__Stated exercise__
Below are the records; copy each line in them that holds the word "joints".

──────── Records for processing ────────

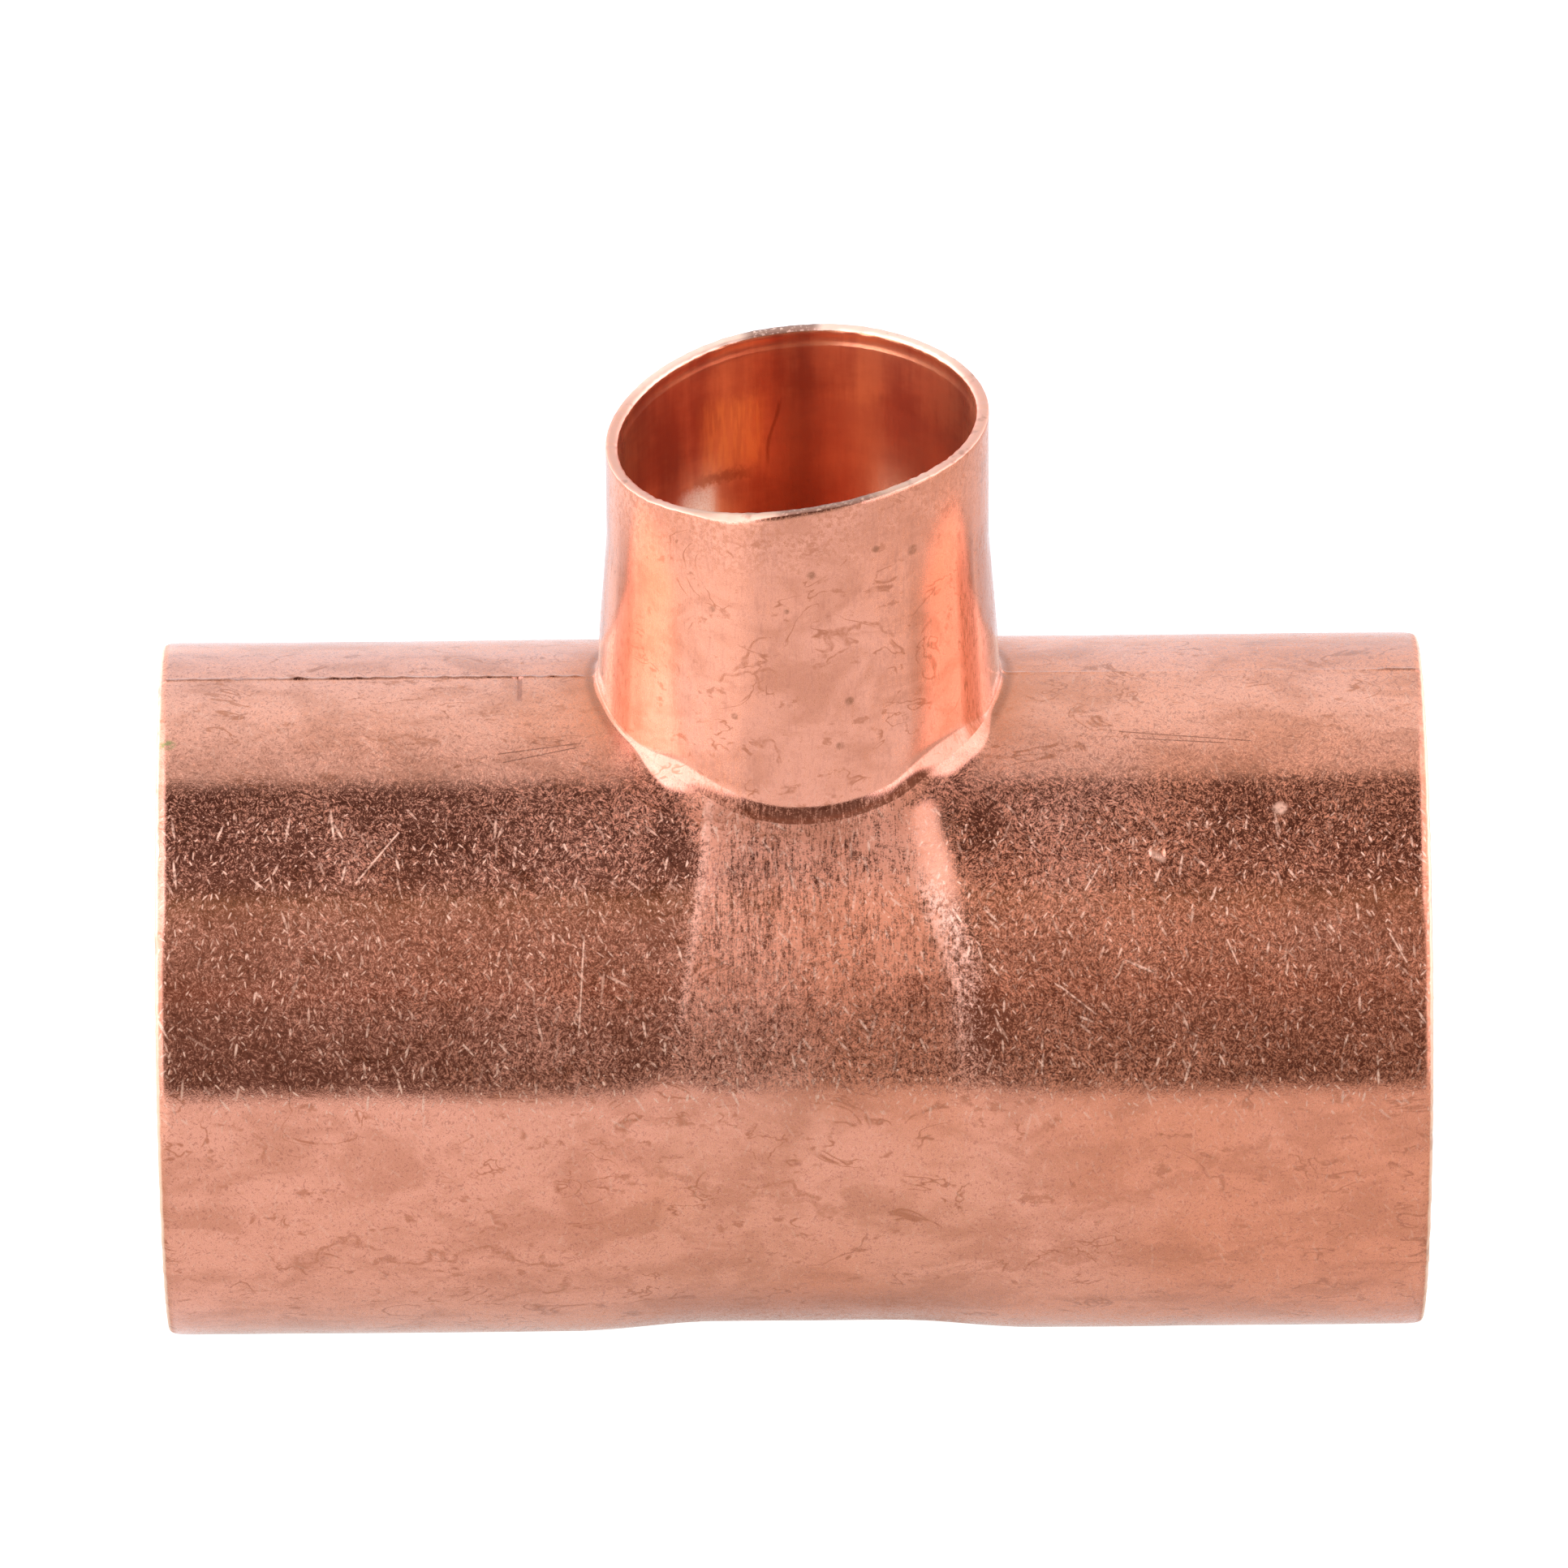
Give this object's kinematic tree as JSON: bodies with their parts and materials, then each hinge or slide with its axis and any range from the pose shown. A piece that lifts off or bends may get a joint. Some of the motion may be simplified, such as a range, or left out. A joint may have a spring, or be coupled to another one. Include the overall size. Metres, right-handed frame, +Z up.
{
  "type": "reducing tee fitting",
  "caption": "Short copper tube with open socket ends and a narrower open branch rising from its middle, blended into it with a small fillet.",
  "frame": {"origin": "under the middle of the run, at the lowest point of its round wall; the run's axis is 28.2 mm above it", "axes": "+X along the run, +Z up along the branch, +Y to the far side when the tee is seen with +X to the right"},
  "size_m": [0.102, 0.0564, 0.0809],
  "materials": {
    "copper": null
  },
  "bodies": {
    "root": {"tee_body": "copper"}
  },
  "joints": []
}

────────
──────── Records for processing ────────

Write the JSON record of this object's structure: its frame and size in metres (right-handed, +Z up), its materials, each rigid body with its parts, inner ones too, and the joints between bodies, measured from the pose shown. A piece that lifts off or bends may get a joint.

────────

__Exercise result__
  "joints": []
Write the JSON record of this object's structure: its frame and size in metres (right-handed, +Z up), its materials, each rigid body with its parts, inner ones too, and the joints between bodies, measured from the pose shown. A piece that lifts off or bends may get a joint.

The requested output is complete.